Parson’s argues that the nuclear family ‘fits’ (fit thesis) modern society yet he also notices that the changing functions of the family are socially advanced so the family have to fulfill fewer functions for its members, Parson’s argues that the nuclear family specializes in two functions: the primary socialization of children which educates the next generation with basic skills and society’s values. The stabilization of adult personalities is the second function, this enables adults to release tensions so they can return to their place of work and perform their roles efficiently.
Parson’s identifies segregated conjugal roles between a husband and wife. The husband has the instrumental role so he is expected to provide for his family whilst the wife has the expressive role and is expected to nurture her children.
There are many negatives with Parson’s ideology for instance he idealizes the nuclear family and ignores diversity, as there is more than just the nuclear and extended family in modern society. Another criticism would be that Peter Laslett studied the pre-industrial society and concluded that in this society, the common family was nuclear and not extended as Parson claimed. This was because many families decided to have their children when they were older and short life expectancy conveyed that grandparents were not alive when their first grandchild was born. . However there are some positives about Parson’s research, the first would be that Parson’s identifies how families change in society, another reason would be that Parson’s research shows how families can adapt to meet societies needs so a more stable society is created and he argues that family life ‘fits’ and benefits society e.g. reproduction allows new members of society to be created so society’s norms and values are passed on to the next generation, which helps create a stable society and social order.
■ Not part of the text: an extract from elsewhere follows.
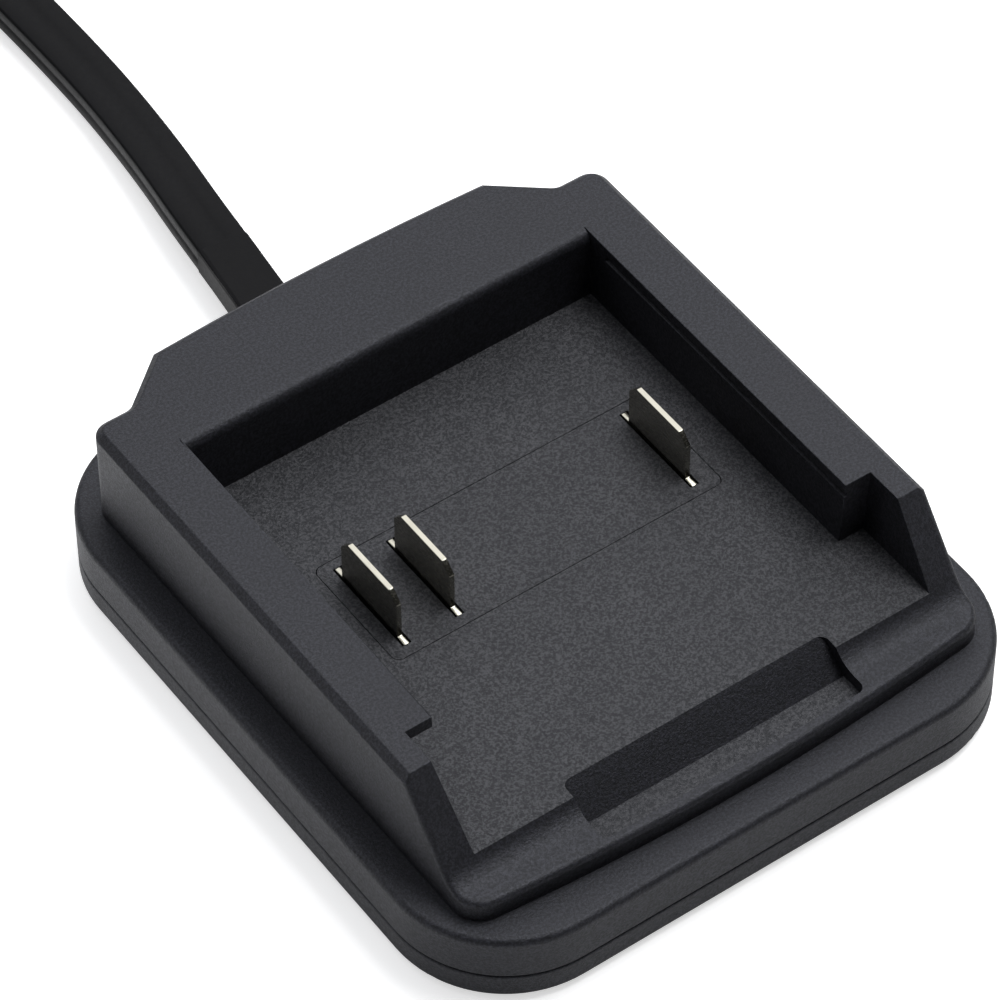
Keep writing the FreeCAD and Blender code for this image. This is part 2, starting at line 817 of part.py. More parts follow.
def coil_path():
    """Smooth line through the turns, with a straight end at each side."""
    count = round(coil_turns * coil_steps_per_turn)
    turns = [i * coil_turns / count for i in range(count + 1)]
    enter = coil_point(0) - V(0, coil_lead_in, 0)
    leave = coil_point(coil_turns) - V(0, coil_lead_out, 0)
    edges = [Part.LineSegment(enter, coil_point(0)).toShape()]
    for a, b in zip(turns, turns[1:]):
        add_biarc(edges, coil_point(a), coil_tangent(a), coil_point(b), coil_tangent(b))
    edges.append(Part.LineSegment(coil_point(coil_turns), leave).toShape())
    return Part.Wire(edges)


def add_biarc(edges, a, start_direction, b, end_direction):
    """Two arcs from a to b, tangent to both directions and to each other."""
    span = b - a
    both = start_direction + end_direction
    down = 2 * (1 - start_direction.dot(end_direction))
    half = span.dot(both)
    if down < 1e-9:
        reach = span.dot(span) / (4 * span.dot(end_direction))
    else:
        reach = (math.sqrt(half * half + down * span.dot(span)) - half) / down
    first = a + start_direction * reach
    second = b - end_direction * reach
    joint = (first + second) / 2
    add_arc(edges, a, start_direction, joint)
    add_arc(edges, b, end_direction * -1, joint, reverse=True)


def add_arc(edges, start, direction, end, reverse=False):
    """An arc that leaves start along direction and ends at end, or a line if straight."""
    chord = end - start
    side = chord - direction * chord.dot(direction)
    if side.Length < 1e-6:
        a, b = (end, start) if reverse else (start, end)
        edges.append(Part.LineSegment(a, b).toShape())
        return
    side.normalize()
    radius = chord.dot(chord) / (2 * chord.dot(side))
    centre = start + side * radius
    out = (start + chord / 2 - centre).normalize()
    middle = centre + out * radius
    a, b = (end, start) if reverse else (start, end)
    edges.append(Part.Arc(a, middle, b).toShape())


def cord_coil():
    path = coil_path()
    start = V(coil_centre[0] + coil_radius, coil_centre[1] - coil_lead_in, cord_lie)
    shape = tube(path, cord_section(start, V(0, 1, 0)), "coil", flat_area())
    print("coil length", round(path.Length, 1), "least gap to itself", round(coil_self_gap(), 2))
    return shape


def coil_self_gap():
    """The least gap between two turns, taken between their flat sections."""
    samples = 720
    line = [coil_point(i * coil_turns / samples) for i in range(samples + 1)]
    apart = samples / coil_turns * 0.6
    least = 1e9
    for i, p in enumerate(line):
        for q in line[i + int(apart):]:
            flat = math.hypot(q.x - p.x, q.y - p.y) - cord_width
            rise = abs(q.z - p.z) - cord_height
            gap = max(flat, rise) if min(flat, rise) < 0 else math.hypot(flat, rise)
            least = min(least, gap)
    return least


def cord_tie():
    """A flat strap round all the turns at one place."""
    share = tie_angle / 360
    count = int(coil_turns - share) + 1
    radii = [math.hypot(p.x - coil_centre[0], p.y - coil_centre[1])
             for p in (coil_point(k + share) for k in range(count))]
    spare = tie_clearance + cord_width / 2
    inner, outer = min(radii) - spare, max(radii) + spare
    low = cord_lie - cord_height / 2 - tie_clearance
    high = coil_top_lie + cord_height / 2 + tie_clearance
    t = tie_thickness
    outside = prism(rectangle(inner - t, outer + t, low - t, high + t, 2 * t, 0), tie_width)
    inside = prism(rectangle(inner, outer, low, high, t, 0), tie_width)
    body = outside.cut(inside)
    body.rotate(V(0, 0, 0), V(1, 0, 0), 90)
    body.translate(V(0, tie_width / 2, 0))
    body.rotate(V(0, 0, 0), V(0, 0, 1), tie_angle)
    body.translate(V(*coil_centre, 0))
    return body


def lead(side):
    """One insulated core, from the cord's end to its pad under the board."""
    pad_level = board_bottom - lead_diameter / 2
    points = [
        V(side * lead_spread, cord_inner_end, cord_axis),
        V(side * lead_spread, cord_inner_end - lead_straight, cord_axis),
        V(side * lead_pad_spread, cord_inner_end - lead_reach, pad_level),
        V(side * lead_pad_spread, board_rear - lead_on_board, pad_level),
    ]
    path = tangent_path(points, "lead")
    circle = Part.Wire(Part.makeCircle(lead_diameter / 2, points[0], V(0, -1, 0)))
    return tube(path, circle, "lead", math.pi * lead_diameter ** 2 / 4)


def cord_clamp():
    """The bar that two screws pull down on the cord."""
    width, depth, height = clamp_size
    low = clamp_bottom
    bar = slab(-width / 2, width / 2, clamp_place - depth / 2, clamp_place + depth / 2,
               low, low + height, clamp_corner_radius)
    shank, head, head_height = clamp_screw
    for side in (-1, 1):
        x = side * clamp_screw_spread
        bar = bar.cut(cylinder(x, clamp_place, low, low + height, shank + 2 * screw_clearance))
        bar = bar.cut(cylinder(x, clamp_place, low + height - head_height, low + height,
                               head + 2 * screw_clearance))
    return bar


def clamp_screw_solid(side):
    """A clamp screw, head up and flush with the bar."""
    top = clamp_bottom + clamp_size[2]
    place = (side * clamp_screw_spread, clamp_place)
    body = screw(place, 0, clamp_screw, clamp_screw_length)
    body.rotate(V(*place, 0), V(1, 0, 0), 180)
    body.translate(V(0, 0, top))
    return body


# Plug


def plug_start():
    return V(coil_centre[0] - coil_radius, coil_centre[1] - coil_lead_out, coil_top_lie)


def along_plug(offset):
    return plug_start() - V(0, offset, 0)


def plug_cylinder(offset, length, diameter):
    return Part.makeCylinder(diameter / 2, length, along_plug(offset), V(0, -1, 0))


def plug_relief():
    back = V(0, -1, 0)
    tip_radius, root_radius = plug_relief_radii
    tip = section(*plug_relief_tip, tip_radius, plug_start(), back)
    root = section(*plug_relief_root, root_radius, along_plug(plug_relief_length), back)
    body = loft(tip, root)
    half = plug_notch_width / 2
    for share in plug_notch_shares:
        y = along_plug(plug_relief_length * share).y
        for side in (-1, 1):
            x = plug_start().x + side * (plug_relief_root[0] / 2)
            x0, x1 = sorted((x, x - side * plug_notch_depth))
            body = body.cut(box(x0, x1, y - half, y + half, 0, 2 * coil_top_lie))
    return body.removeSplitter()


def plug_body():
    body = plug_cylinder(plug_relief_length, plug_body_length, plug_body_diameter)
    body = body.makeFillet(plug_body_edge_radius, [e for e in body.Edges if e.Closed])
    middle = plug_start()
    reach = plug_body_diameter / 2
    for i in range(plug_grips):
        y = middle.y - plug_relief_length - plug_grip_start - plug_grip_pitch * i
        for side in (-1, 1):
            x = middle.x + side * reach
            x0, x1 = sorted((x + side * plug_grip_overrun, x - side * plug_grip_depth))
            body = body.cut(box(x0, x1, y - plug_grip_width / 2, y + plug_grip_width / 2,
                                middle.z - reach, middle.z + reach))
    return body


def barrel_offset():
    return plug_relief_length + plug_body_length


def plug_barrel():
    tube_solid = plug_cylinder(barrel_offset(), plug_barrel_length, plug_barrel_diameter)
    return tube_solid.cut(plug_cylinder(barrel_offset(), plug_barrel_length, plug_barrel_bore))


def plug_insulator():
    length = plug_barrel_length - plug_insulator_recess
    ring = plug_cylinder(barrel_offset(), length, plug_barrel_bore)
    return ring.cut(plug_cylinder(barrel_offset(), length, plug_contact_diameter))


def plug_contact():
    length = plug_barrel_length - plug_insulator_recess
    sleeve = plug_cylinder(barrel_offset(), length, plug_contact_diameter)
    return sleeve.cut(plug_cylinder(barrel_offset() + plug_contact_floor, length, plug_bore))


def corner_name(place):
    return ("left" if place[0] < 0 else "right") + "_" + ("front" if place[1] < 0 else "rear")


def main():
    os.makedirs("parts", exist_ok=True)
    save(base_cover(), "base_cover")
    save(base_shell(), "base_shell")
    save(battery_tray(), "battery_tray")
    save(contact_block(), "contact_block")
    for name, x in zip(blade_names, blade_places):
        save(contact_blade(x), "contact_" + name)
        save(solder_joint(x), "solder_" + name)
    save(circuit_board(), "circuit_board")
    save(component(fuse_size, fuse_place), "board_fuse")
    save(component(resistor_size, resistor_place), "board_resistor")
    for place in foot_places:
        save(foot(place), "foot_" + corner_name(place))
    for place in cover_screw_places:
        bottom = cover_bottom + screw_seat_gap
        save(screw(place, bottom, cover_screw, cover_screw_length), "cover_screw_" + corner_name(place))
    for place in tray_screw_places:
        bottom = plate_bottom - tray_screw[2]
        save(screw(place, bottom, tray_screw, tray_screw_length), "tray_screw_" + corner_name(place))
    save(strain_relief(), "strain_relief")
    save(cord_inner(), "cord_inner")
    save(cord_clamp(), "cord_clamp")
    for side, name in ((-1, "left"), (1, "right")):
        save(clamp_screw_solid(side), "clamp_screw_" + name)
        save(lead(side), "lead_" + name)
    save(cord(), "cord")
    save(cord_coil(), "cord_coil")
    save(cord_tie(), "cord_tie")
    save(plug_relief(), "plug_relief")
    save(plug_body(), "plug_body")
    save(plug_barrel(), "plug_barrel")
    save(plug_insulator(), "plug_insulator")
    save(plug_contact(), "plug_contact")


main()
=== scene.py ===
import math

import bmesh
import bpy
from mathutils import Matrix, Vector


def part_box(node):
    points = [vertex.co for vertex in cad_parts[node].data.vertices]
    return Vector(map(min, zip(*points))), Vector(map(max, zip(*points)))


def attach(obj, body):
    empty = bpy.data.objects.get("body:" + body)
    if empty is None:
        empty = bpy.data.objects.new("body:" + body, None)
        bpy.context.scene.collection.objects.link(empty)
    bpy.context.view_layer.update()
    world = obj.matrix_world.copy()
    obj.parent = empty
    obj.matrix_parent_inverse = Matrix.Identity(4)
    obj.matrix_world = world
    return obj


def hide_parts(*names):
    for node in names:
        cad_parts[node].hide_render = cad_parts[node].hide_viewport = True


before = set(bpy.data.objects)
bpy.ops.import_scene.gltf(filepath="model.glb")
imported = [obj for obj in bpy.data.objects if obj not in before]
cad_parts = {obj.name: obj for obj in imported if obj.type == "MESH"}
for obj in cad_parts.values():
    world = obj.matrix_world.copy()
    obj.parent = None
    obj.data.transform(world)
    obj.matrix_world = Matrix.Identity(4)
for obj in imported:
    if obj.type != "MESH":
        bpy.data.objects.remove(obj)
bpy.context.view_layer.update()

bl_info = {
    "name": "Battery Adapter Cable",
    "version": (1, 0, 0),
    "blender": (4, 5, 0),
    "location": "3D View > Sidebar > Cradle",
    "description": "Dresses a battery cradle, its contact blades, flat cord and plug",
    "category": "Object",
}

MM = 0.001

# Corners nearer than this are one, as where the CAD's loose triangles meet
SAME_CORNER = 0.0005 * MM
# A corner nearer than this to a plane lies on it
ON_PLANE = 0.01 * MM
# Neighbouring faces that turn by less than this are one flat face
FLAT_ANGLE = math.radians(0.4)
# Edges that turn by more than this are rounded, in this number of steps
SHARP_ANGLE = math.radians(38)
ROUNDING_STEPS = 2
# Edges that turn by less than this shade smoothly
SMOOTH_ANGLE = math.radians(34)


def linear(code):
    """Turn an sRGB hex colour into Blender's linear red, green and blue."""
    parts = [int(code[place:place + 2], 16) / 255 for place in (1, 3, 5)]
    return tuple(
        part / 12.92 if part <= 0.04045 else ((part + 0.055) / 1.055) ** 2.4
        for part in parts
    )


def length(label, text, value, low=0.0):
    """A size that a user can change, given here in millimetres."""
    return bpy.props.FloatProperty(
        name=label, description=text, default=value * MM, min=low, precision=5,
        unit="LENGTH",
    )


def colour(label, text, code):
    """A colour that a user can change."""
    return bpy.props.FloatVectorProperty(
        name=label, description=text, default=linear(code), size=3, min=0.0,
        max=1.0, subtype="COLOR",
    )


class CradleSizes(bpy.types.PropertyGroup):
    """Sizes of the finish: edge radii, grain and the cord's section."""

    tray_edge: length("Tray edge", "Radius on the tray's moulded edges", 0.12)
    base_edge: length("Base edge", "Radius on the base's moulded edges", 0.12)
    blade_edge: length("Blade edge", "Radius left by stamping the blades", 0.07)
    blade_slot: length("Blade slot", "Gap that shows beside each blade", 0.16)
    sleeve_edge: length("Sleeve edge", "Radius on the strain relief", 0.04)
    plug_edge: length("Plug edge", "Radius on the ends of the plug's body", 0.2)
    grip_edge: length("Grip edge", "Radius on the plug's close-set grip slots", 0.05)
    fine_grain: length("Fine grain", "Grain of the outer eroded faces", 0.3)
    floor_grain: length("Floor grain", "Grain of the bay floor", 0.3)
    cord_width: length("Cord width", "Width of the flat cord", 5.7)
    cord_height: length("Cord height", "Height of the flat cord", 3.4)
    cord_corner: length("Cord corner", "Corner radius of the flat cord", 0.3)
    cord_groove: length("Cord groove", "Depth of the grooves between its cores", 0.14)


class CradleColours(bpy.types.PropertyGroup):
    """Colours of the materials."""

    housing: colour("Housing", "Black moulded plastic", "#101014")
    worn: colour("Bay floor", "The same plastic where batteries rub it", "#232324")
    cord: colour("Cord", "Black cord jacket", "#0d0d0f")
    plating: colour("Plating", "Nickel on the contacts", "#b4b1a4")
    board: colour("Board", "Green solder mask", "#1d5a3a")
    floor: colour("Floor", "Table that the cradle stands on", "#e9e9e9")


def sizes():
    """The sizes that the scene holds now."""
    return bpy.context.scene.cradle_sizes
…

More broadly, some feminists such as Oakley argues that Murdock and other functionalists neglects conflict and exploitation in a family (e.g. domestic violence), many feminists also believe that within the family, women are serving the needs of men and they are oppressed, this suggest the family is not functional for women as argued by the functionalists.
Marxist’s have a similar conflict point of view as they believe that Murdock ignore the negatives in a family life, as Murdock has an extremely positive view on family life. Marxists ( Engels and Zaretsky)however argue that the family meets the needs of capitalism and not those of family members or society in general, which conflicts with Murdock’s ideology. Furthermore The radical psychiatrists such as Laing argues that the family is dysfunctional as it damages the individual and can lead to mental illness, they argue that the nuclear family is not productive to its members. The New right however supports the functionalist’s view of the nuclear family and suggests they help society to function, however they are an extreme view and have themselves been criticized.
To conclude, Functionalists all agree that the nuclear family is the best to fit societies needs, it offers a positive consensus view, however it ignores women’s positions and ignore how the family feeds capitalism, they also ignore family diversity. To understand the family unit, one must look at all theoretical views as functionalism on its own is too limited a view.